#### [WRITTEN REQUEST]
Check each line of the records below for the string "that", then state how many lines contain it, with no other output.

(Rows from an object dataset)
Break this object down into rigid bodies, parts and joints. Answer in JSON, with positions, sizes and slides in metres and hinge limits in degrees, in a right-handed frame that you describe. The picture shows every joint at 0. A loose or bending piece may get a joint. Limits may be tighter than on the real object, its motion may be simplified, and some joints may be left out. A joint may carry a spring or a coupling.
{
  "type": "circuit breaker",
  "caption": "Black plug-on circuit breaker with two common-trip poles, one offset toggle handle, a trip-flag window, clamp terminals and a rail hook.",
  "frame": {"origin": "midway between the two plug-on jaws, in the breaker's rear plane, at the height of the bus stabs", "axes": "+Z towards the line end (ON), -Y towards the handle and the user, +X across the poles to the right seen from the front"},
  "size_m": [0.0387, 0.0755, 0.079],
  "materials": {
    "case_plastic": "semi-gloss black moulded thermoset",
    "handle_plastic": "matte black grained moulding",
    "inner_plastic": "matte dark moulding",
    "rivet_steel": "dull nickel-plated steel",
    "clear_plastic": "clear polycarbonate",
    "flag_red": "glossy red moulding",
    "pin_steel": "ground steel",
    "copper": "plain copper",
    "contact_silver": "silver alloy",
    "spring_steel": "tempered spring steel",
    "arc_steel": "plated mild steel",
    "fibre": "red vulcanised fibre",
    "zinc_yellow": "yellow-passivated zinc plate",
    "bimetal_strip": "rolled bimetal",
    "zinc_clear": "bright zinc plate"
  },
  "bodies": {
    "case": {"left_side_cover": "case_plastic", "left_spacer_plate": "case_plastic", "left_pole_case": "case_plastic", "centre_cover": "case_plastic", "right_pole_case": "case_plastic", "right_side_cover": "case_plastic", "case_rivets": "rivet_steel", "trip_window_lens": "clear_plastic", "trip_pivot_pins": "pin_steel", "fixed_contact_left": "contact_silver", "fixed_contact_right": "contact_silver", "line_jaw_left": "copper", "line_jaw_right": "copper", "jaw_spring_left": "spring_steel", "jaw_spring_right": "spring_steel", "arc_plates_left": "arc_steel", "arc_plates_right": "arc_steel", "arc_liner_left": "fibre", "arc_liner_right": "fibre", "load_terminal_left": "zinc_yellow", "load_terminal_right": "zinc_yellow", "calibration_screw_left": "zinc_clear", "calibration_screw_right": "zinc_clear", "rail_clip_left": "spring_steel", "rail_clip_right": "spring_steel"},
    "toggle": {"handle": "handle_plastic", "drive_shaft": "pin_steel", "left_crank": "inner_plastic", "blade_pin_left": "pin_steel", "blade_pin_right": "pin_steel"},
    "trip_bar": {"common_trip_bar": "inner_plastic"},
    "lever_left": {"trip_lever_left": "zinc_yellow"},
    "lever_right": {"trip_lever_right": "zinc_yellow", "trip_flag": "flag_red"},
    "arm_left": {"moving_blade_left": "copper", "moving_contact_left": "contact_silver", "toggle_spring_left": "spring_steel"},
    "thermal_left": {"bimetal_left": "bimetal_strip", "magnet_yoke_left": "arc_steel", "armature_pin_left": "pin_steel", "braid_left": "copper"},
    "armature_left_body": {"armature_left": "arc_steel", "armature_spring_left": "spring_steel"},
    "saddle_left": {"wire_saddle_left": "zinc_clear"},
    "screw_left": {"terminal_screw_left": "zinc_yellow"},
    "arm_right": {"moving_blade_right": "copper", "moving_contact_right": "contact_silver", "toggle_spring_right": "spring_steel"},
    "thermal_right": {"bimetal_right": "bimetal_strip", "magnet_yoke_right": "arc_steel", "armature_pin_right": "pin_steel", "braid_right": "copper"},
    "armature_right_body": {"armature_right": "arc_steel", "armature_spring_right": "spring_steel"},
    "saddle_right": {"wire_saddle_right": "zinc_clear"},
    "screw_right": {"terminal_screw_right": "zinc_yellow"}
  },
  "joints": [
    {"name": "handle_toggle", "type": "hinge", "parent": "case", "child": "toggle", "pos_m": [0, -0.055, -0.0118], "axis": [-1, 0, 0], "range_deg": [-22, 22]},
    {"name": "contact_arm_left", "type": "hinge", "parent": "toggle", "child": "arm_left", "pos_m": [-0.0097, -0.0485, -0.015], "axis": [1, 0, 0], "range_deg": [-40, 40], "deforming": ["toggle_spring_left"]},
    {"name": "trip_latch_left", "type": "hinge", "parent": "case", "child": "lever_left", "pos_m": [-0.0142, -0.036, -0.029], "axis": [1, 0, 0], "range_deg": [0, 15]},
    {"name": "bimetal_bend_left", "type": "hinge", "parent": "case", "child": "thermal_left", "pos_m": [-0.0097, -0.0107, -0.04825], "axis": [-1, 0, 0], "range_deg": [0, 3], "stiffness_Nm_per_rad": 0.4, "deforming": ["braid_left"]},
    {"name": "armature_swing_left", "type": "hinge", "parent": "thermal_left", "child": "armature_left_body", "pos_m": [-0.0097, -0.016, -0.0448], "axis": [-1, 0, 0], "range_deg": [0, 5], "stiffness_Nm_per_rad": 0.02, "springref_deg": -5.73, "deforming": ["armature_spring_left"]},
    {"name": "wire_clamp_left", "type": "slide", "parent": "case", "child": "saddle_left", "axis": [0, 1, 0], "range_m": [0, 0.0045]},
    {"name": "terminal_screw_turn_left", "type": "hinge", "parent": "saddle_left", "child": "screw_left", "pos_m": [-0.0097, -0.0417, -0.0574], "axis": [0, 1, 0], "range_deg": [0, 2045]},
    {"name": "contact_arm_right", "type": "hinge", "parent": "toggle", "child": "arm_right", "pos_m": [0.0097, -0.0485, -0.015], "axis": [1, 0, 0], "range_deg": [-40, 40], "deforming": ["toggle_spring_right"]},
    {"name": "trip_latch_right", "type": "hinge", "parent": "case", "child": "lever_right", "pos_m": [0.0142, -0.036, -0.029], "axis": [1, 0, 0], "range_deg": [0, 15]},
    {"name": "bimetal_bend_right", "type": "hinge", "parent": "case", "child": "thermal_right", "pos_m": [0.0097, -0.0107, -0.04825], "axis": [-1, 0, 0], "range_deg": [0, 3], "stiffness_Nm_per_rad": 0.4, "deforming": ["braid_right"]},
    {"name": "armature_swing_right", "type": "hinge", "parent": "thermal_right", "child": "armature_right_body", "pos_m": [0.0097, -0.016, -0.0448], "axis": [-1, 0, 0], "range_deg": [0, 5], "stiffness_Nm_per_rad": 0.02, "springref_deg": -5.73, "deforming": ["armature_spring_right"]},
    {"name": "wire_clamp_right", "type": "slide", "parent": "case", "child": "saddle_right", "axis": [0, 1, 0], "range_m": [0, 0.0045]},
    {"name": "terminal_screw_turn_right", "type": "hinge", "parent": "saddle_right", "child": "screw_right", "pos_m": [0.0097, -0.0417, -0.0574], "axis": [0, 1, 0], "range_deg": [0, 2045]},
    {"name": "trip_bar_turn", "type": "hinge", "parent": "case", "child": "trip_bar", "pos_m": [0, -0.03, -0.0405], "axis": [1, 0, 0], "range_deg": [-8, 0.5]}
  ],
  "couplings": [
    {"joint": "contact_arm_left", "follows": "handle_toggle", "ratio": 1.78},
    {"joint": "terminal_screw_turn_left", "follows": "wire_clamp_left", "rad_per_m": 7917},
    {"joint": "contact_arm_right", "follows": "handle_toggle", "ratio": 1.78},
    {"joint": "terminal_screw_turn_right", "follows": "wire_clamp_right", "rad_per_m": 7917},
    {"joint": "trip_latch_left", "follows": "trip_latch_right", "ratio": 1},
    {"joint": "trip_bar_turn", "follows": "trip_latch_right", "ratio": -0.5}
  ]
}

==

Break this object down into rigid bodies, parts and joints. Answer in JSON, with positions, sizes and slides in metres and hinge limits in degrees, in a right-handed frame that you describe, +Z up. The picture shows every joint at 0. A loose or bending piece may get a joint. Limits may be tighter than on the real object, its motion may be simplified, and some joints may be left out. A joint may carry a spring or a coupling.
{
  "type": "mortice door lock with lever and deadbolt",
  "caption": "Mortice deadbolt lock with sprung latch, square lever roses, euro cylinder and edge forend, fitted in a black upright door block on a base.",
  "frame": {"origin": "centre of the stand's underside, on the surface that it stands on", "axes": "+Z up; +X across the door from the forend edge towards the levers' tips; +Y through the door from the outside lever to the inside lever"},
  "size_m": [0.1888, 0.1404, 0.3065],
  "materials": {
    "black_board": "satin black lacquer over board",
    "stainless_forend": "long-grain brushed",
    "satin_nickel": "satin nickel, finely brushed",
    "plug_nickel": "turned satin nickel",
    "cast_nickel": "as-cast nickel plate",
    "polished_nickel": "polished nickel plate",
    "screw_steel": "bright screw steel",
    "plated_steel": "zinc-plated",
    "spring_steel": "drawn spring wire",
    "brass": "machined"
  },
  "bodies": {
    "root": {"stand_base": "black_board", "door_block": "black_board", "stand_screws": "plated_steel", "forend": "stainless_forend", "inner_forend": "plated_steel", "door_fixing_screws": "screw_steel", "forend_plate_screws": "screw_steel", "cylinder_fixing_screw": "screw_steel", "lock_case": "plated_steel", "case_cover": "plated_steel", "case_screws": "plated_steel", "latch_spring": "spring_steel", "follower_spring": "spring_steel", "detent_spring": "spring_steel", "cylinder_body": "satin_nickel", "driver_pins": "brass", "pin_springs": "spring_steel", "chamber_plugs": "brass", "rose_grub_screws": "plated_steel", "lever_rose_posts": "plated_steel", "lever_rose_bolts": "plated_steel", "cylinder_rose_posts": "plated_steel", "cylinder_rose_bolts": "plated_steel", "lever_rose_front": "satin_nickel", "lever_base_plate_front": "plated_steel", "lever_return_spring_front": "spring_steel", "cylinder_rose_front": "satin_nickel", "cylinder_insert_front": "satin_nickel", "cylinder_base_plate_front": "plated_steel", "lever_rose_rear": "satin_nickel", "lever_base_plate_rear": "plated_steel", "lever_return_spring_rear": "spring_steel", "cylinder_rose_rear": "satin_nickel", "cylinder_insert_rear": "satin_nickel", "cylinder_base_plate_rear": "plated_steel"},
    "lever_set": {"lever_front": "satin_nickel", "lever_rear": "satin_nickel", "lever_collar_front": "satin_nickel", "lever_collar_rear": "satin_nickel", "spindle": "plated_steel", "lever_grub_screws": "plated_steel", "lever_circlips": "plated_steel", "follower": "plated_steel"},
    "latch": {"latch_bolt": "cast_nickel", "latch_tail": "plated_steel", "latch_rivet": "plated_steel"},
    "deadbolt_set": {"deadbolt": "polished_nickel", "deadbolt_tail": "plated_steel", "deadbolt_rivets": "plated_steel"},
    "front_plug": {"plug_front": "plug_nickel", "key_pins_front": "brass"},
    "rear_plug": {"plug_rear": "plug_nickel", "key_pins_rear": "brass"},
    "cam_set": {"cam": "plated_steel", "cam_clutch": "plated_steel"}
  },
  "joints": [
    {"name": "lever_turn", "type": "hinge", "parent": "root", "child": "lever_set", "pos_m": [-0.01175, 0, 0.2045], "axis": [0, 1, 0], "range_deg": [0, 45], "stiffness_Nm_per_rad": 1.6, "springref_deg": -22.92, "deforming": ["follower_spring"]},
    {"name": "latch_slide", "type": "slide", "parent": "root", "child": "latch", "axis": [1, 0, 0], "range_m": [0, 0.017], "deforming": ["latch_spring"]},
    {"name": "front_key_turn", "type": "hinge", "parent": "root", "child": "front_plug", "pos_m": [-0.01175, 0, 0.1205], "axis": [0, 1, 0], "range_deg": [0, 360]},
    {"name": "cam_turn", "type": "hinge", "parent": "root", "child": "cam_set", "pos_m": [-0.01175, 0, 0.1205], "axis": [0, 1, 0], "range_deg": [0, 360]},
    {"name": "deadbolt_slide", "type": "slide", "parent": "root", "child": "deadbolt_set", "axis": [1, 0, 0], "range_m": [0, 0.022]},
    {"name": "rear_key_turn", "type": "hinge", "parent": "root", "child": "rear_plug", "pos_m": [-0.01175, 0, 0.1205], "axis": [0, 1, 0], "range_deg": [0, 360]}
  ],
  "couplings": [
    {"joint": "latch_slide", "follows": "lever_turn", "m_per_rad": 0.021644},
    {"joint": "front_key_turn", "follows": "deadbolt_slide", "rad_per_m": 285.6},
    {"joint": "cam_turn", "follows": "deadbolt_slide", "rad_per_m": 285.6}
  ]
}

#### [EXERCISE RESULT]
3